Pourquoi les zappings investissent-ils les chaînes de télévision?

Patrick Eveno : C’est un programme assez bon marché et dans l’air du temps. Les chaînes de télévision pensent que si le téléspectateur porte trop longtemps son attention sur un programme, il va zapper. Le zapping est en fait un anti-zapping, car il permet aux chaînes de garder captif le public pendant un certain temps. Il est aussi un outil pour se moquer des autres chaînes. C’est une forme d’autopromotion.

 

Comment expliquer son succès auprès du public ?

P.E. : Il symbolise le système de la dérision généralisée qui se développe dans les médias audiovisuels. Critique des pouvoirs, des représentations, il permet de montrer erreurs, aberrations et imbécillités diffusées à la télévision. Ce programme illustre également l’individualisation croissante de nos sociétés. Dans cette culture de masse standardisée, le téléspectateur peut, grâce au zapping, picorer des informations à droite, à gauche, pour constituer son territoire personnel avec ses propres références. Le zapping montre que «tous les autres sont des imbéciles et que moi, je peux en rigoler».

 

Pourquoi l’Education nationale ne propose-t-elle pas de cours liés au décryptage de la télévision ?

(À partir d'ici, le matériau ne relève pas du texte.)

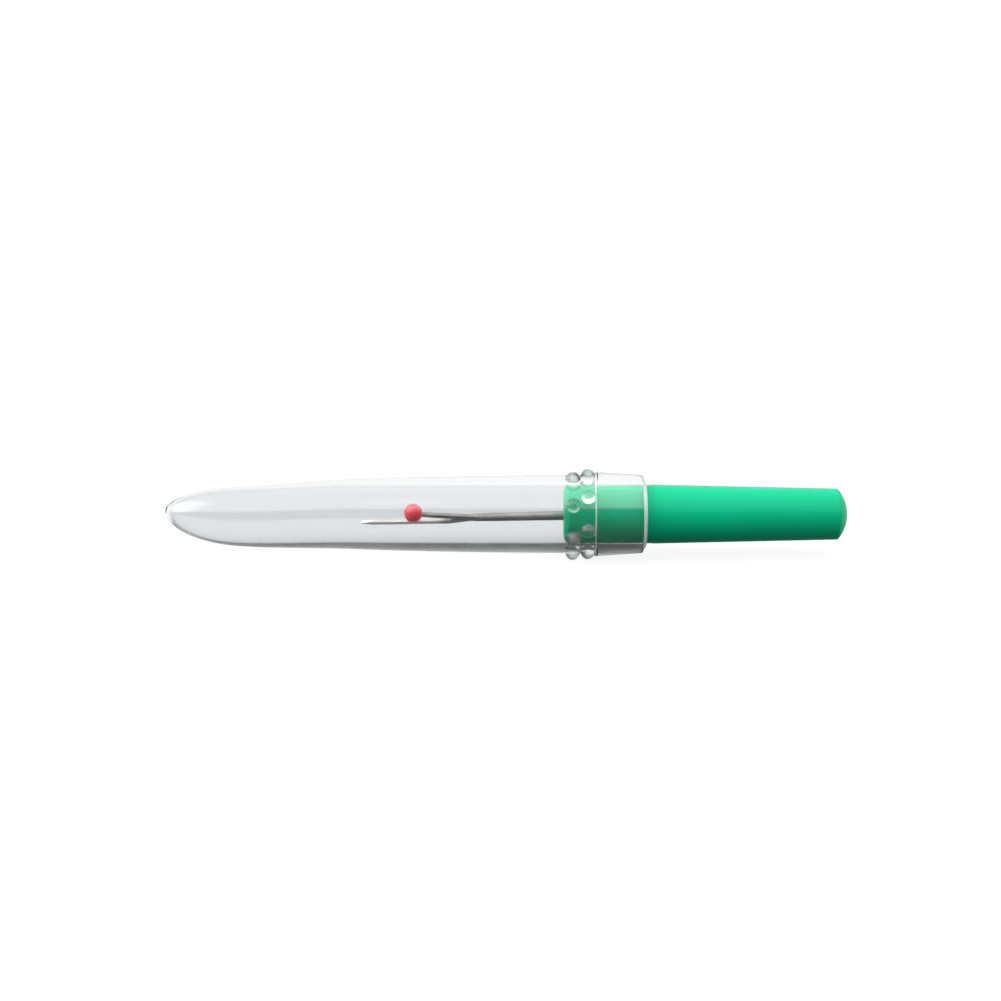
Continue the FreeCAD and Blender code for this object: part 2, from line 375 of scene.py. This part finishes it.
NUB_FLATNESS = 2.4  # the higher, the flatter a nub's top is: a ball has 2
NUB_SLOPE = 0.8  # the higher, the gentler its sides are: a ball has 0.5
NUBS_START = mm(7.35)  # ahead of this the cap's wall is plain
NUB_RING_GAP = mm(0.07)  # between rings of points where the nubs are
# thickness of the skins that carry the painted highlights on the mouth and the step
HIGHLIGHT_SKIN_THICKNESS = mm(0.004)
MOUTH_HAZE = 0.4  # how much the painted highlight on the mouth and the step hides what is behind it
STEP_HAZE = 0.15
CAP_ROUGHNESS = 0.05
NUB_ROUGHNESS = 0.38


def body_radius(x):
    """The cap's outer radius, from its collar to where its nose begins, and on inside the nose."""
    along = np.maximum(COLLAR_START - x, 0) * 1000
    return BODY_RADIUS - mm(BODY_TAPER * along**BODY_TAPER_POWER)


def nose_factor(x, tip):
    """1 along the body, falling round to 0 at the tip."""
    share = np.clip((NOSE_CENTRE - x) / (NOSE_CENTRE - tip), 0, 1)
    return np.sqrt(np.maximum(1 - share**NOSE_POWER, 0))


def nose_lift(x, tip):
    """How far a ring's centre is above the axis: the nose sags, and its tip rises."""
    if x >= NOSE_CENTRE:
        return float(-NOSE_SAG * smoothstep(0, 1, (WAIST - x) / (WAIST - NOSE_CENTRE)))
    share = min((NOSE_CENTRE - x) / (NOSE_CENTRE - tip), 1)
    return NOSE_RISE - (NOSE_RISE + NOSE_SAG) * math.sqrt(1 - share * share)


def nose_places(tip, steps):
    """Places along the nose from its tip, closer together where it curves most."""
    for angle in np.linspace(math.pi / 2, 0, steps, endpoint=False)[1:]:
        yield NOSE_CENTRE - (NOSE_CENTRE - tip) * math.sin(angle) ** (2 / NOSE_POWER)


def nub_height(x, angles):
    """The nubs' height over the cap's wall."""
    height = np.zeros_like(angles)
    pitch = 2 * math.pi / NUB_COUNT
    for place, first in NUB_ROWS:
        turn = angles - math.radians(first)
        turn = (turn + pitch / 2) % pitch - pitch / 2
        across = turn * BODY_RADIUS
        away = np.sqrt(across**2 + (x - place) ** 2) / NUB_RADIUS
        dome = NUB_HEIGHT * np.maximum(1 - away**NUB_FLATNESS, 0) ** NUB_SLOPE
        height = np.maximum(height, dome)
    return height


def cap_outside(x, angles):
    radius = body_radius(x) * nose_factor(x, NOSE_TIP)
    if x >= NUBS_START:
        return radius + nub_height(x, angles)
    return radius


def no_body(x, angles):
    """In place of cap_outside where the collar's own outline is all there is."""
    return np.zeros_like(angles)


def cap_bore(x, angles):
    """The cavity's radius: a snug bore behind the shoulder, then a wall that thins forwards."""
    if x >= SHOULDER:
        share = (x - SHOULDER) / (MOUTH - SHOULDER)
        return SHOULDER_BORE + (MOUTH_BORE - SHOULDER_BORE) * share
    share = (SHOULDER - x) / (SHOULDER - NOSE_CENTRE)
    bore = SHOULDER_BORE - BORE_TAPER * share**BORE_TAPER_POWER
    return bore * nose_factor(x, CAVITY_END)


def bevel_points(start, end, count):
    """Points (x, radius) down the mouth's bevel, from one share of its length to another."""
    for share in np.linspace(start, end, count):
        yield (
            BEVEL_START + (MOUTH - BEVEL_START) * share,
            BEVEL_RADIUS + (MOUTH_RADIUS - BEVEL_RADIUS) * share,
        )


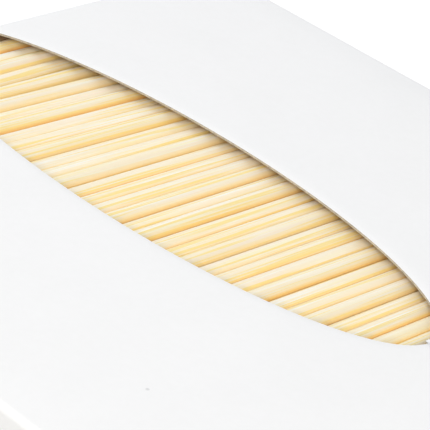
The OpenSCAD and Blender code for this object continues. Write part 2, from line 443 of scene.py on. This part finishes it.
# its outer face is pressed down where the knife cut the window, and each edge is rounded
knife_press, press_reach = 0.06, 0.42
window_edge_r, outline_edge_r = 0.05, 0.04
used = sorted({i for face in board_faces for i in face})
renumber = {old: new for new, old in enumerate(used)}
outer, inner, flat_places = [], [], []
for i in used:
    u, v = flat_points[i].x, flat_points[i].y
    sink = Vector((0, 0, -settle(u, v))) if v > at_near_foot else Vector((0, 0, 0))
    cut = from_window(u, v) if abs(v) < half_width else math.inf
    press = (knife_press * math.exp(-(cut / press_reach) ** 2) + round_off(cut, window_edge_r)
             + round_off(from_edge(u, v), outline_edge_r))
    outer.append((fold_up(u, v, board / 2 - press) + sink) * mm)
    inner.append((fold_up(u, v, -board / 2) + sink) * mm)
    flat_places.append((u, v, sink))
count = len(used)
corners = outer + inner
faces = [tuple(renumber[i] for i in face) for face in board_faces]
sides = dict.fromkeys((a, b) for face in faces for a, b in zip(face, face[1:] + face[:1]))
raw = [(a, b) for a, b in sides if (b, a) not in sides]
all_faces = faces + [tuple(count + i for i in reversed(face)) for face in faces]

# the cut edge goes down through the board in three strips of pulp
pulp_shares, stations = (0.3, -0.35), {}
for share in pulp_shares:
    for a, b in raw:
        for i in (a, b):
            if (share, i) not in stations:
                u, v, sink = flat_places[i]
                stations[(share, i)] = len(corners)
                corners.append((fold_up(u, v, share * board / 2) + sink) * mm)
for a, b in raw:
    down_a, down_b = ([i] + [stations[(share, i)] for share in pulp_shares] + [count + i]
                      for i in (a, b))
    for k in range(len(pulp_shares) + 1):
        all_faces.append((down_b[k], down_a[k], down_a[k + 1], down_b[k + 1]))

carton_mesh = bpy.data.meshes.new("folded_carton")
carton_mesh.from_pydata(corners, [], all_faces)
carton_mesh.validate()
carton_mesh.polygons.foreach_set("use_smooth", [True] * len(carton_mesh.polygons))
coated_face, cut_edge, brown_back = 0, 1, 2
finishes = [coated_face] * len(faces) + [brown_back] * len(faces)
finishes += [cut_edge] * (len(all_faces) - len(finishes))
carton_mesh.polygons.foreach_set("material_index", finishes)
inner_rim = {(min(count + a, count + b), max(count + a, count + b)) for a, b in raw}
for edge in carton_mesh.edges:
    edge.use_edge_sharp = tuple(sorted(edge.vertices)) in inner_rim
carton = bpy.data.objects.new("folded_carton", carton_mesh)
scene.collection.objects.link(carton)

# its face is white coated board with a faint mottle and one small grey speck
coated, coat = new_finish("white_coated_board")
place = add_node(coat, "ShaderNodeTexCoord").outputs["Object"]
mottle = add_node(coat, "ShaderNodeTexNoise", {"Vector": place, "Scale": 110.0, "Detail": 5.0,
                  "Roughness": 0.6})
grit = add_node(coat, "ShaderNodeTexNoise", {"Vector": place, "Scale": 1500.0, "Detail": 3.0,
                "Roughness": 0.7})
blend = add_node(coat, "ShaderNodeMix", {"Factor": 0.45, 2: mottle.outputs[0],
                 3: grit.outputs[0]}, data_type="FLOAT")
patchy = add_node(coat, "ShaderNodeMapRange", {"Value": blend.outputs[0], "From Min": 0.3,
                  "From Max": 0.7})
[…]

P.E. : Toutes les études faites sur les différents publics montrent que les gens ne sont pas dupes. Il est vrai que nous ne prenons pas toujours de distance avec les programmes diffusés, mais la formation de l’opinion d’un individu n’est pas dépendante de la télévision. Pour analyser la télévision, il faudrait mettre en place des ateliers dans les écoles, mais l’Education nationale est trop centralisée et autoritaire pour inclure chaque semaine un cours sur le décryptage des médias.